We have fundamentally to rethink where the competitive areas in which we will create sustainable, long-term jobs are going to be. As my noble friend Lady Prosser said, it is not conceivable that we will get back to manufacturing on anything like the scale that we were at. Perhaps my noble friend Lord Monks is right; we may be able to do something more like the economies across the North Sea. But that requires a level of savings and investment which we have not been able to achieve for a long time. One of the peculiar things that happened during the long boom of 1992 to 2007 was that households steadily lost the habit of saving. We convinced ourselves that there was no need to save as long as you could buy a house. If you bought a house, appreciation in the value of that house was enough to compensate for any savings you did not have. Lately savings rates have gone up but we fell to a practically negative savings rate in the household sector. The same thing happened in the government sector. Our problem is going to be that we will have to recover some of the jobs we have lost and create new jobs. The question will be where those jobs are going to come from.

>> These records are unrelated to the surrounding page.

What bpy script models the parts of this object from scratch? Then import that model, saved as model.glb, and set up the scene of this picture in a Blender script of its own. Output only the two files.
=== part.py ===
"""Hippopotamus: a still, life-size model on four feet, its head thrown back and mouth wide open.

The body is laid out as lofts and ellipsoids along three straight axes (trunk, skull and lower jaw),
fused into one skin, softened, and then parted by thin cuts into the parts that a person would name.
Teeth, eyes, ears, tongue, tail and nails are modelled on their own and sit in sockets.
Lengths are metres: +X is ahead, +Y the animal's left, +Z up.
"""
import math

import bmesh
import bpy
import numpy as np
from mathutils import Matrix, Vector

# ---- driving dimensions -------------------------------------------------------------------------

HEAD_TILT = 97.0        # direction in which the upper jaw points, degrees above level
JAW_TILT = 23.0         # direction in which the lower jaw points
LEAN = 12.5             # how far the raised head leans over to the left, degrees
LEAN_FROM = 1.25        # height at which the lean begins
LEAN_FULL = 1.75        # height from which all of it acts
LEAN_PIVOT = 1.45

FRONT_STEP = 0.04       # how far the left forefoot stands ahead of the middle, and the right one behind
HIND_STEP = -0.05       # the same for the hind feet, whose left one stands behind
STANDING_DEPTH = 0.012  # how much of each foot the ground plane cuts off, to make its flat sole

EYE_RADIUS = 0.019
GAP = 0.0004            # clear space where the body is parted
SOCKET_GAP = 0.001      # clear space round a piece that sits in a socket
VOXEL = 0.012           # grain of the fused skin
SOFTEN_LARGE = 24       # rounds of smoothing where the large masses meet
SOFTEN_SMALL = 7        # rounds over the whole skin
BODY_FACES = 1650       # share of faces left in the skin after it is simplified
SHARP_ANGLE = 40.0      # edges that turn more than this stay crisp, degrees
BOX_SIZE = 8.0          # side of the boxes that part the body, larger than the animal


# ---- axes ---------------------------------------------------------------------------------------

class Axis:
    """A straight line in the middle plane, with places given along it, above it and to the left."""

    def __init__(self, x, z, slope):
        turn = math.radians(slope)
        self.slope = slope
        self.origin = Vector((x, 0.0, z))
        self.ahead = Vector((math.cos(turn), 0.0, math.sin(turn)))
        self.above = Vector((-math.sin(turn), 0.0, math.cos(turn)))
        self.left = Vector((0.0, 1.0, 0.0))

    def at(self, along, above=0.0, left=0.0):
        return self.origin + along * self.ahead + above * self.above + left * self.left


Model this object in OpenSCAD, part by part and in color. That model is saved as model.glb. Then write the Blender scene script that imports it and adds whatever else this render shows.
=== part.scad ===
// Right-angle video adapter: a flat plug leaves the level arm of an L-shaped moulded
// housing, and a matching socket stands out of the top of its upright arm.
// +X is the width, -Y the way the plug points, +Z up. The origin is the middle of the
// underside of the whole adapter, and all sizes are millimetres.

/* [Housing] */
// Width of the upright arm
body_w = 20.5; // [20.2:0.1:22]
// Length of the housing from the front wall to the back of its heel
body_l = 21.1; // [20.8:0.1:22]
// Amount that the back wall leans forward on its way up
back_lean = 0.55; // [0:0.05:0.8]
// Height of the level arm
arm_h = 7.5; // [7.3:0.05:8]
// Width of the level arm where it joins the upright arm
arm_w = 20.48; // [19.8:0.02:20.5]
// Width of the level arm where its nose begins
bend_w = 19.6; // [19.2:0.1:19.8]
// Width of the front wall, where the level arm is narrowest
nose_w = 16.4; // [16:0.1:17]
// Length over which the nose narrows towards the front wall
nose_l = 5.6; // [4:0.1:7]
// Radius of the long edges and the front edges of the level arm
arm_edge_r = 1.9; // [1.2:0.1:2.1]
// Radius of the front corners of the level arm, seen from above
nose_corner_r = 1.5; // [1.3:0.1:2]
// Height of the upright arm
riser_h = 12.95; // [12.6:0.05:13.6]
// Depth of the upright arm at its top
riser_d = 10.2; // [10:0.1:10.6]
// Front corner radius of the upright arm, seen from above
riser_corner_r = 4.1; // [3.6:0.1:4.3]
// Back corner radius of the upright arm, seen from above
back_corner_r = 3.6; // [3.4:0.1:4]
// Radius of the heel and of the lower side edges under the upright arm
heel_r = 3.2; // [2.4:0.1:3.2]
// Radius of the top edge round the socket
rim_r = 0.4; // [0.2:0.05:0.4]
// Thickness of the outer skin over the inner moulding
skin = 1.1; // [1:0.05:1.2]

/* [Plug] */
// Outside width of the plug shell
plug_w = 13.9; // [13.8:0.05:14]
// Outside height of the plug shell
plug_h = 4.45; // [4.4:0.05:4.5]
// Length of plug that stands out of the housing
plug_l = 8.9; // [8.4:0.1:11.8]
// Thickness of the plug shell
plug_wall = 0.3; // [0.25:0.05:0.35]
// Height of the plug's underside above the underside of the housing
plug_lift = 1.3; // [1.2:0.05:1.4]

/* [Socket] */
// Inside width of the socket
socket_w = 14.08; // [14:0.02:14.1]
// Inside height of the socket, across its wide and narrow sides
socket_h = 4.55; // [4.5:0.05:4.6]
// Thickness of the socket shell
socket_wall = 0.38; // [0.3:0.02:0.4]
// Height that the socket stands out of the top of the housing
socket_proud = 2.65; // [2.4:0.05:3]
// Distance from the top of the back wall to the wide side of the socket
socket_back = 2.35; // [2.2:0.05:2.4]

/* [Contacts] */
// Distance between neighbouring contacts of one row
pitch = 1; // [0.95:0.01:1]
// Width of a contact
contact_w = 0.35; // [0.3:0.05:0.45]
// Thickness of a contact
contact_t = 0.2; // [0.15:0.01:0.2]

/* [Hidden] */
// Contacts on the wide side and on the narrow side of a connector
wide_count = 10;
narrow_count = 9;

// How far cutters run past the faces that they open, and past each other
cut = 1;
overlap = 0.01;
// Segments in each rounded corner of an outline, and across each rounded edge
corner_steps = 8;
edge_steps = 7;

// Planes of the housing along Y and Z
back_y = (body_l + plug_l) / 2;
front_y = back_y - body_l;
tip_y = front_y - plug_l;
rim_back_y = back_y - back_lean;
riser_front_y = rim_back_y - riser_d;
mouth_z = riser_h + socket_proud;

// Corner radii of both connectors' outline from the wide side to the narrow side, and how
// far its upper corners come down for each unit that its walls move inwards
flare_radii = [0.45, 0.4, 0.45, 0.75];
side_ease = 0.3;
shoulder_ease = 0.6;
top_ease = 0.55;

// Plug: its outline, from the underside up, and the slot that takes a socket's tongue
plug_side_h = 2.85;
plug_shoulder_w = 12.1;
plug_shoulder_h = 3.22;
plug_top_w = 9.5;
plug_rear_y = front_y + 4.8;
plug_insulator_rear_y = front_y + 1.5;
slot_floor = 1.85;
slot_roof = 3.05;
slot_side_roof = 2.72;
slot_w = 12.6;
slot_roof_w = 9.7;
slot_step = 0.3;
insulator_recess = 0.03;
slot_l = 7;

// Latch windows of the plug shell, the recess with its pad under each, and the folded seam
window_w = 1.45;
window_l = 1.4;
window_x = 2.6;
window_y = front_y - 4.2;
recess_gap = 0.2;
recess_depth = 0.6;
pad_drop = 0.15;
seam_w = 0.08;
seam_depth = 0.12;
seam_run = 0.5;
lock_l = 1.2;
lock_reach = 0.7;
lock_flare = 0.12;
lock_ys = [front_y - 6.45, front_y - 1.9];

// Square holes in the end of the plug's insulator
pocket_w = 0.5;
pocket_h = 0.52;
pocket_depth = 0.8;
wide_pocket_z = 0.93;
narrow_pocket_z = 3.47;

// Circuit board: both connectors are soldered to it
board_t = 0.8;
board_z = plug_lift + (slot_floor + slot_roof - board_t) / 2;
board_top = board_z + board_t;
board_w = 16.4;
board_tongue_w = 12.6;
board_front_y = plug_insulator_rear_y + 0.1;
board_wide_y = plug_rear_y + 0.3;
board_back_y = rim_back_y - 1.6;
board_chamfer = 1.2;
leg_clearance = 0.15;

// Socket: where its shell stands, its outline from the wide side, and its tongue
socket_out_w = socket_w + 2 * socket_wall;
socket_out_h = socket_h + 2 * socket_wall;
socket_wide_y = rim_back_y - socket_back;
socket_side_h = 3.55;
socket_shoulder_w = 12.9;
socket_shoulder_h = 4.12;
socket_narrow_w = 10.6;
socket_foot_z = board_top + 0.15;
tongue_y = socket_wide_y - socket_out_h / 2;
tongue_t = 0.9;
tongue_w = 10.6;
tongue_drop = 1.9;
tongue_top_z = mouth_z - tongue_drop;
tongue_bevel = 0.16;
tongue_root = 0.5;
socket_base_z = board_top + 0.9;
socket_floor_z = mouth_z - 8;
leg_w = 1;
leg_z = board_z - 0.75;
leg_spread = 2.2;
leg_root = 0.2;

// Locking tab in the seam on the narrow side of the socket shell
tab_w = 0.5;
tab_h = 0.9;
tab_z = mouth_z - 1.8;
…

An additional factor, to which some noble Lords have already referred, is that as our dependency ratio gets very high with fewer active working-aged people compared to retired people, those who are going to retire will have to work longer hours for more years and those who are of an active working age—say, 15 to 55 or 20 to 55—will have to save more in order to finance their retirement as well as the various other demands which are going to be made on us for care of the elderly and so on. We face a profound crisis of undersaving and if we do not tackle that crisis, it will be difficult for us to create the kind of jobs that will sustain our economy. As many noble Lords have already said, the key to recreating those jobs will be investment, whatever the short-term considerations and the seriousness of the recession, which I do not deny. I do not think it will be easy to get out of the recession any faster, but getting out of it is crucially dependent on us being able to find new innovative sectors where investment can take place now, regardless of the state of current demand, and then employing people in those sectors. Obviously green technologies are going to be a major factor, but things like healthcare technologies are also going to be crucial. We will have to adapt our lifestyle to be able to deal with people who not only live longer but want to have a quality of life that is much better than that which their parents had. These are opportunities for us to be able to create jobs. They will be jobs that are skilled in terms of numeracy, literacy and IT; they will also be skilled in terms of training oneself in nursing or personal care. On the one hand, we will need a lot of green technological jobs; on the other, we will need lots of personal care-type, one-to-one jobs. To finance them, we will have to have an economy that is different from that which we have had so far. It will be much more severely restrictive of consumption growth, more discouraging of the wild house-buying business that we have got ourselves strapped into and more encouraging of savings.
This is not an occasion to discuss economic issues—the noble Baroness on the government Front Bench cannot do anything even if I do suggest tax changes. However, I shall say one thing: the time has now come to examine whether national insurance contributions are a good idea. They are a tax on employment. I have never understood why we have a tax on earned income which is paid twice: you pay it once as income tax and a second time as an NIC. I know that the Chancellor is doing something about merging income tax and national insurance contributions, but he should much more seriously examine whether we should relieve taxation on employment. Either the employer or the employee, or both, should be relieved of that kind of tax as we need to encourage employment in the sector. At the same time, we should have policies designed to encourage people to shift away from asset-buying in housing. This is not a debate on housing, but we need an economy where people are much more attuned to renting or making other kinds of housing purchase rather than be caught with assets which are not guaranteed to be wealth-creating.
We need more saving, more investment and more innovation. We have also to find a way of making our workforce think about work differently. I shall make one suggestion about the way in which we measure employment. We measure employment in terms of bodies of people—how many people are in work—but, as we have already found out from our discussion, work is not really how many people are working but how many hours they work. We should take a lifetime perspective on how many years people work, because future generations will have to work for more years and more hours over their lifetime than the previous lucky generation, of which I am a proud member. The good days are gone and I do not know when they are going to come back. One of the burdens that the new working generation will have to face is that of catching up with a lack of savings during the past 25 years as well as financing their own retirement. The question of employment is therefore tied in as much with long-term economic policies and growth strategies as with institutional employment in the labour market.
I join many noble friends in saying that the Government should not be seduced by the idea that making it easier to fire people will somehow solve the problem. Just as nobody fixes the roof when the sun is shining, everybody starts talking about how to sack people when unemployment is high. I never see the logic of that. Everybody has to calm down and realise that there are much more serious issues than a sudden need to make sacking people much easier. I hope that the Government listen and start to think about a long-term strategy of investment and growth.